Dans votre ouvrage “Regarde, voici Tanger”, que vous avez sous-titré “Mémoire écrite de Tanger depuis 1800”, est une anthologie de textes consacrés à cette cité par des aventuriers, des diplomates, des peintres et des écrivains occidentaux et marocains. L'ouvrage réunit des morceaux choisis de cinquante-deux auteurs étrangers qui y ont séjourné depuis le début du XIXe siècle. Dans quel but avez-vous
réalisé cet essai ?
Un examen attentif des extraits permet, en effet, de découvrir que les écrivains occidentaux du XIXe siècle ont largement contribué à la propagation de stéréotypes d'une époque révolue.
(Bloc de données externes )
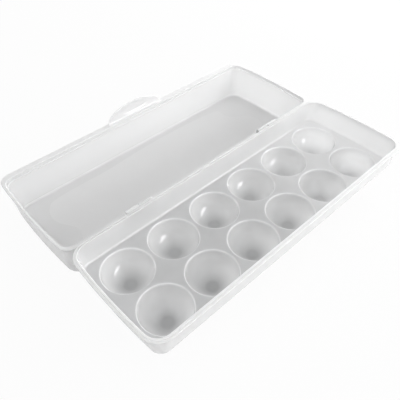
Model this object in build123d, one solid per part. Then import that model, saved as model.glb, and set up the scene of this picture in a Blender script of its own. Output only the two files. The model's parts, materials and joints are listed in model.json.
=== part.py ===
"""Egg keeper for twelve eggs: a deep tray of round cups and a lid that flips over on two hinges.

Millimetres, +Z up, +X along the tray, +Y from the tray towards the open lid.
The lid lies open, on its top face. The origin is on the table, under the middle of the open keeper's box.
It is drawn about the middle of the cup grid first, and main() then moves every sub-part alike.
"""
from build123d import *
import math
import os

# ---- the mouldings -------------------------------------------------------------------------
wall = 1.2                  # wall of both mouldings

# ---- egg cups ------------------------------------------------------------------------------
cup_columns = 6
cup_rows = 2
cup_pitch_x = 50.0
cup_pitch_y = 49.3
cup_radius = 22.6           # inside radius of the round bowl
cup_foot_radius = 5.173     # flat floor inside a cup
cup_mouth_round = 1.5       # rounding where the deck turns down into a cup

# ---- tray ----------------------------------------------------------------------------------
tray_depth = 23.4           # from the deck's top to the rim's top
tray_end_margin = 5.4       # deck between the end cups and the end walls
tray_side_margin = 5.45     # deck between the cups and the long walls
tray_end_lean = 2.0         # how far each end wall leans out over its height
tray_side_lean = 0.5        # how far each long wall leans out over its height
tray_foot_corner = 8.0      # inside corner radius at the deck
tray_top_corner = 11.5      # inside corner radius at the rim
tray_foot_round = 3.5       # rounding between the deck and the walls
end_bow = 2.4               # how far each short end bulges at its middle

tray_lip_end = 4.0          # width of the rim's top at the short ends
tray_lip_front = 4.3
tray_lip_back = 3.1
tray_lip_corner = 15.7
lip_thickness = 1.4
lip_edge_depth = 2.6        # depth of the turned-down edge round both rims
lip_edge_width = 1.2
rim_groove_width = 0.8      # fine groove round the top of the tray's rim
rim_groove_depth = 0.5
rim_groove_inset = 1.3

# ---- lid -----------------------------------------------------------------------------------
rim_gap = 0.3               # air between the two rims when the lid is shut
lid_inset_end = 1.9         # from the tray's rim edge in to the lid's wall
lid_inset_front = 0.2
lid_inset_back = 0.7
lid_end_lean = 2.5          # how far the lid's walls lean in towards its top
lid_side_lean = 0.8
lid_foot_corner = 9.5       # outside corner radius where the lid meets the tray
lid_top_corner = 13.0       # outside corner radius at the lid's top
lid_top_round = 4.7         # outside rounding between the lid's walls and its top
lid_lip_end = 2.0           # how far the lid's lip stands out from its wall
lid_lip_front = 6.0
lid_lip_back = 2.8
lid_lip_corner = 10.5
shoulder_height = 5.3       # wider band at the foot of the lid's wall
shoulder_step = 0.7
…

La plupart d'entre eux ont façonné l'image d'une ville déroutante et redoutable. René Caillié, Charles Didier et Alexandre Dumas, pour ne citer que trois écrivains français parmi les plus connus, ont représenté les Arabes comme une horde de sauvages. C'était, bien sûr, le discours convenu qu'il fallait tenir à l'endroit des “indigènes”. Quant à ceux qui ont débarqué à Tanger au cours de la première moitié du XXe siècle, ils en ont donné les images d'une ville-canaille, d'une cité interlope, d'un lieu de contrebande ou d'un refuge pour les aventuriers. Toutefois, les écrivains qui fuyaient l'American way of life (notamment Truman Capote et Allen Ginsberg) ont découvert une ville internationale et cosmopolite qui les a charmés et l'ont décrite comme une ville de rêve.